Repeat the listing below in full, exactly as it stands.
[start DATA RECORDS]
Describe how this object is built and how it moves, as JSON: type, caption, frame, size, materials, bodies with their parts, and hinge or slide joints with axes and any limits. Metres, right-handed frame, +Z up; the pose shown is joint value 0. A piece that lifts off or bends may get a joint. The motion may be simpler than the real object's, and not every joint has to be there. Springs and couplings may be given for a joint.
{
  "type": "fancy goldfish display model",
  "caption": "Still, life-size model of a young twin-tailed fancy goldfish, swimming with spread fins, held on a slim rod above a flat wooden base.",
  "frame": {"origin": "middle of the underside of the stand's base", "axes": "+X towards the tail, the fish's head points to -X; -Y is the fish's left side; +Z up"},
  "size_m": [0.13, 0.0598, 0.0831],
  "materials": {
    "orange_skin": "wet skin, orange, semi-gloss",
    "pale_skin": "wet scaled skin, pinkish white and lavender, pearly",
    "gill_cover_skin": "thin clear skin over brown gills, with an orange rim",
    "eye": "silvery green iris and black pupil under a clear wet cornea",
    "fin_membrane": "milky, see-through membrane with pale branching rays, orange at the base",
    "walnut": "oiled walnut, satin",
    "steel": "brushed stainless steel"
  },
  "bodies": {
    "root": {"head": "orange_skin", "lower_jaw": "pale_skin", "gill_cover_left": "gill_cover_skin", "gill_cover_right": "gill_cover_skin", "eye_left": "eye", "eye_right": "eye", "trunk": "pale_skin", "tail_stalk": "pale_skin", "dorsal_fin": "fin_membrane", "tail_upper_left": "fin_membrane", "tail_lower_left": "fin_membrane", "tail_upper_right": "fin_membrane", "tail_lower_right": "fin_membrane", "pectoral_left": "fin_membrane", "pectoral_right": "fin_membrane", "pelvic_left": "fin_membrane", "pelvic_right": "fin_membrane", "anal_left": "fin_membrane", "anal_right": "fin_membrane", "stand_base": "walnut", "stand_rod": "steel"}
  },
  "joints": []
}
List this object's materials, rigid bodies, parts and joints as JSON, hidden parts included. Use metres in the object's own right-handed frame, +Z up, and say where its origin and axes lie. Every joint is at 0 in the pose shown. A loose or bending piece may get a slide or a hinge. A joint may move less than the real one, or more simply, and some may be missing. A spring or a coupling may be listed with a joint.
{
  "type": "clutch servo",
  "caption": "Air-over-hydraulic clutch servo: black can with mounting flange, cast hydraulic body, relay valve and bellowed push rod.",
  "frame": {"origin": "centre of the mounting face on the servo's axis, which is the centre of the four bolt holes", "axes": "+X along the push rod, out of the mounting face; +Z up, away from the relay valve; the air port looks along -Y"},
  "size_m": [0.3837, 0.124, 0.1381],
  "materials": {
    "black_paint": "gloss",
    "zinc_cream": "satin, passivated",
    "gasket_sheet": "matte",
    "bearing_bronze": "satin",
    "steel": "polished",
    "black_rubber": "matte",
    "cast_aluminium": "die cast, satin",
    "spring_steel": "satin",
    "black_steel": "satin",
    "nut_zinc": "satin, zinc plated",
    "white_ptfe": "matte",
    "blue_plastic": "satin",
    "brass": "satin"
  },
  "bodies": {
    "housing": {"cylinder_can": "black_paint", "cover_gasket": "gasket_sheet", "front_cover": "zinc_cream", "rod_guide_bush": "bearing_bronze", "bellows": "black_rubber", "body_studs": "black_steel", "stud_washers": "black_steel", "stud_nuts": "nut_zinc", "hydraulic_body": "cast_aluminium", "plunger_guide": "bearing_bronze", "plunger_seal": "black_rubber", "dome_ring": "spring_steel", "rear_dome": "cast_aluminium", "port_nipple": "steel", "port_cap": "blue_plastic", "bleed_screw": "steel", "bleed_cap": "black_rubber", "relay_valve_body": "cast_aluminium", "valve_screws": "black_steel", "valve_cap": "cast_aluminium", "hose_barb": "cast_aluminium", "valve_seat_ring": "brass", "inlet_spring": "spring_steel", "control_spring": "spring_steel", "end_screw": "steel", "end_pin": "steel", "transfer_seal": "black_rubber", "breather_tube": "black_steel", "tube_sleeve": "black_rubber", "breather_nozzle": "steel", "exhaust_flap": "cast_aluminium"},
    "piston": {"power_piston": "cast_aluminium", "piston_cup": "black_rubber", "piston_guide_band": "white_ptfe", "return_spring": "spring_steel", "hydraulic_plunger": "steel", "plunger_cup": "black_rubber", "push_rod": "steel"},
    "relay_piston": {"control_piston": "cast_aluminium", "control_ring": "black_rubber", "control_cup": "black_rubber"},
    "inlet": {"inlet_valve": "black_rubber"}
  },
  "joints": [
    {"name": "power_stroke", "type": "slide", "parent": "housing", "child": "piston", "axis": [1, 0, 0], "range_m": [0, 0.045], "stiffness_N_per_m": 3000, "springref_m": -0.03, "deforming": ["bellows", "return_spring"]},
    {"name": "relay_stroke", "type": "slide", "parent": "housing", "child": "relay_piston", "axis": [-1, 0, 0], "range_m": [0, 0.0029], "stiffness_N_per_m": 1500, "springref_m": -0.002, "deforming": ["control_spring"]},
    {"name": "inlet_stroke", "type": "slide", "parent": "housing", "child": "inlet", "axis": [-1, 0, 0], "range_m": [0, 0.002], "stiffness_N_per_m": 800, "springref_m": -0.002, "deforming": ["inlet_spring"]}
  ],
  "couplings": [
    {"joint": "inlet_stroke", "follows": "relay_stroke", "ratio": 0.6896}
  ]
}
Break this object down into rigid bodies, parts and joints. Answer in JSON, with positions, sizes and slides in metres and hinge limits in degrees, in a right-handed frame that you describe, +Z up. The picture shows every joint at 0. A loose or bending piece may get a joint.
[end DATA RECORDS]
## THE SOLUTION
Describe how this object is built and how it moves, as JSON: type, caption, frame, size, materials, bodies with their parts, and hinge or slide joints with axes and any limits. Metres, right-handed frame, +Z up; the pose shown is joint value 0. A piece that lifts off or bends may get a joint. The motion may be simpler than the real object's, and not every joint has to be there. Springs and couplings may be given for a joint.
{
  "type": "fancy goldfish display model",
  "caption": "Still, life-size model of a young twin-tailed fancy goldfish, swimming with spread fins, held on a slim rod above a flat wooden base.",
  "frame": {"origin": "middle of the underside of the stand's base", "axes": "+X towards the tail, the fish's head points to -X; -Y is the fish's left side; +Z up"},
  "size_m": [0.13, 0.0598, 0.0831],
  "materials": {
    "orange_skin": "wet skin, orange, semi-gloss",
    "pale_skin": "wet scaled skin, pinkish white and lavender, pearly",
    "gill_cover_skin": "thin clear skin over brown gills, with an orange rim",
    "eye": "silvery green iris and black pupil under a clear wet cornea",
    "fin_membrane": "milky, see-through membrane with pale branching rays, orange at the base",
    "walnut": "oiled walnut, satin",
    "steel": "brushed stainless steel"
  },
  "bodies": {
    "root": {"head": "orange_skin", "lower_jaw": "pale_skin", "gill_cover_left": "gill_cover_skin", "gill_cover_right": "gill_cover_skin", "eye_left": "eye", "eye_right": "eye", "trunk": "pale_skin", "tail_stalk": "pale_skin", "dorsal_fin": "fin_membrane", "tail_upper_left": "fin_membrane", "tail_lower_left": "fin_membrane", "tail_upper_right": "fin_membrane", "tail_lower_right": "fin_membrane", "pectoral_left": "fin_membrane", "pectoral_right": "fin_membrane", "pelvic_left": "fin_membrane", "pelvic_right": "fin_membrane", "anal_left": "fin_membrane", "anal_right": "fin_membrane", "stand_base": "walnut", "stand_rod": "steel"}
  },
  "joints": []
}
List this object's materials, rigid bodies, parts and joints as JSON, hidden parts included. Use metres in the object's own right-handed frame, +Z up, and say where its origin and axes lie. Every joint is at 0 in the pose shown. A loose or bending piece may get a slide or a hinge. A joint may move less than the real one, or more simply, and some may be missing. A spring or a coupling may be listed with a joint.
{
  "type": "clutch servo",
  "caption": "Air-over-hydraulic clutch servo: black can with mounting flange, cast hydraulic body, relay valve and bellowed push rod.",
  "frame": {"origin": "centre of the mounting face on the servo's axis, which is the centre of the four bolt holes", "axes": "+X along the push rod, out of the mounting face; +Z up, away from the relay valve; the air port looks along -Y"},
  "size_m": [0.3837, 0.124, 0.1381],
  "materials": {
    "black_paint": "gloss",
    "zinc_cream": "satin, passivated",
    "gasket_sheet": "matte",
    "bearing_bronze": "satin",
    "steel": "polished",
    "black_rubber": "matte",
    "cast_aluminium": "die cast, satin",
    "spring_steel": "satin",
    "black_steel": "satin",
    "nut_zinc": "satin, zinc plated",
    "white_ptfe": "matte",
    "blue_plastic": "satin",
    "brass": "satin"
  },
  "bodies": {
    "housing": {"cylinder_can": "black_paint", "cover_gasket": "gasket_sheet", "front_cover": "zinc_cream", "rod_guide_bush": "bearing_bronze", "bellows": "black_rubber", "body_studs": "black_steel", "stud_washers": "black_steel", "stud_nuts": "nut_zinc", "hydraulic_body": "cast_aluminium", "plunger_guide": "bearing_bronze", "plunger_seal": "black_rubber", "dome_ring": "spring_steel", "rear_dome": "cast_aluminium", "port_nipple": "steel", "port_cap": "blue_plastic", "bleed_screw": "steel", "bleed_cap": "black_rubber", "relay_valve_body": "cast_aluminium", "valve_screws": "black_steel", "valve_cap": "cast_aluminium", "hose_barb": "cast_aluminium", "valve_seat_ring": "brass", "inlet_spring": "spring_steel", "control_spring": "spring_steel", "end_screw": "steel", "end_pin": "steel", "transfer_seal": "black_rubber", "breather_tube": "black_steel", "tube_sleeve": "black_rubber", "breather_nozzle": "steel", "exhaust_flap": "cast_aluminium"},
    "piston": {"power_piston": "cast_aluminium", "piston_cup": "black_rubber", "piston_guide_band": "white_ptfe", "return_spring": "spring_steel", "hydraulic_plunger": "steel", "plunger_cup": "black_rubber", "push_rod": "steel"},
    "relay_piston": {"control_piston": "cast_aluminium", "control_ring": "black_rubber", "control_cup": "black_rubber"},
    "inlet": {"inlet_valve": "black_rubber"}
  },
  "joints": [
    {"name": "power_stroke", "type": "slide", "parent": "housing", "child": "piston", "axis": [1, 0, 0], "range_m": [0, 0.045], "stiffness_N_per_m": 3000, "springref_m": -0.03, "deforming": ["bellows", "return_spring"]},
    {"name": "relay_stroke", "type": "slide", "parent": "housing", "child": "relay_piston", "axis": [-1, 0, 0], "range_m": [0, 0.0029], "stiffness_N_per_m": 1500, "springref_m": -0.002, "deforming": ["control_spring"]},
    {"name": "inlet_stroke", "type": "slide", "parent": "housing", "child": "inlet", "axis": [-1, 0, 0], "range_m": [0, 0.002], "stiffness_N_per_m": 800, "springref_m": -0.002, "deforming": ["inlet_spring"]}
  ],
  "couplings": [
    {"joint": "inlet_stroke", "follows": "relay_stroke", "ratio": 0.6896}
  ]
}
Break this object down into rigid bodies, parts and joints. Answer in JSON, with positions, sizes and slides in metres and hinge limits in degrees, in a right-handed frame that you describe, +Z up. The picture shows every joint at 0. A loose or bending piece may get a joint.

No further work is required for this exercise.